= Available data =
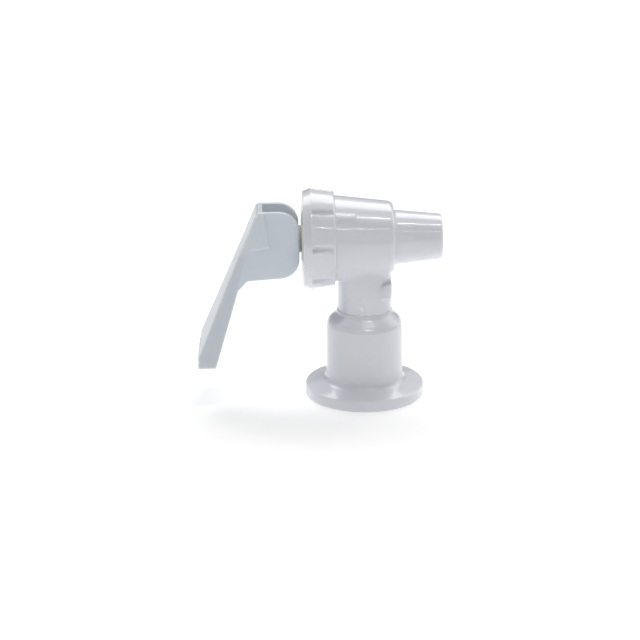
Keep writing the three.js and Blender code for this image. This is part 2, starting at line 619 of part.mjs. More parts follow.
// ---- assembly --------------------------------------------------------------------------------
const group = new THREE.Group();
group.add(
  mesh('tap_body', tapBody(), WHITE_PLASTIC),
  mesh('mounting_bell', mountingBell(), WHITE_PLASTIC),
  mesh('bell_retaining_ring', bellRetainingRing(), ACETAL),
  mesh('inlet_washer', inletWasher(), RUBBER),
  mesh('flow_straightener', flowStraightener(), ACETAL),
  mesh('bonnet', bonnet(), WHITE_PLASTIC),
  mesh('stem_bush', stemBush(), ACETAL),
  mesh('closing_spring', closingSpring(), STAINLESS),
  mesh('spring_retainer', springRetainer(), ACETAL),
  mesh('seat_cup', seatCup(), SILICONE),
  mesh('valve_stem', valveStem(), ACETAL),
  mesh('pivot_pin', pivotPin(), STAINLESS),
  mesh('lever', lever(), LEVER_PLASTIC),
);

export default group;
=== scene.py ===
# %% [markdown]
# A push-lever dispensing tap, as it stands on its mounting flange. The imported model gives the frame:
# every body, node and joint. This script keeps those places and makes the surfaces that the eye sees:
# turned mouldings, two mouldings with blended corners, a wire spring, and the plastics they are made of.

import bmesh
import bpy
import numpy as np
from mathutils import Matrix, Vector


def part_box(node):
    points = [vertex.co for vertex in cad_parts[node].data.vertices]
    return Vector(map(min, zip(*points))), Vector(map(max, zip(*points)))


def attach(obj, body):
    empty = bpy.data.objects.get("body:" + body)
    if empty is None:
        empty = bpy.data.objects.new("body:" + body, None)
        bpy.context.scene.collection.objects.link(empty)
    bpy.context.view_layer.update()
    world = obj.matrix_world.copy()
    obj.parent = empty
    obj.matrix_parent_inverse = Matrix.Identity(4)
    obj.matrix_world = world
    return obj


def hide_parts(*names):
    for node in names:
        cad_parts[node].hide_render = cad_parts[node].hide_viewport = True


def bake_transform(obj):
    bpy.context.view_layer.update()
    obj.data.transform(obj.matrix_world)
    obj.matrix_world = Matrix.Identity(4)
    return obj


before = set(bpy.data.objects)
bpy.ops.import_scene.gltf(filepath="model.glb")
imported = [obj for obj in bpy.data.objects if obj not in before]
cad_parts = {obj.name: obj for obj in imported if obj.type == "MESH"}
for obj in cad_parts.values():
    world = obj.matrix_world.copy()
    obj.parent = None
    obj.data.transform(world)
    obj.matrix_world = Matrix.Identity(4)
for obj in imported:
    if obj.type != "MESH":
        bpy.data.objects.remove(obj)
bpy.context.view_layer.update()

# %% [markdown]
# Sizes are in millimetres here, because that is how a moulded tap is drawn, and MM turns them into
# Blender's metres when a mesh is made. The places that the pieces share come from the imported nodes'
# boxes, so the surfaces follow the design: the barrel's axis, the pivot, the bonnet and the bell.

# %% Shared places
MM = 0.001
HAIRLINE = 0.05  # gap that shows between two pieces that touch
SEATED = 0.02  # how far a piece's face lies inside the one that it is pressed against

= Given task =
Extract each line from the listing that holds the word "empty".

= Reply to the task =
    empty = bpy.data.objects.get("body:" + body)
    if empty is None:
        empty = bpy.data.objects.new("body:" + body, None)
        bpy.context.scene.collection.objects.link(empty)
    obj.parent = empty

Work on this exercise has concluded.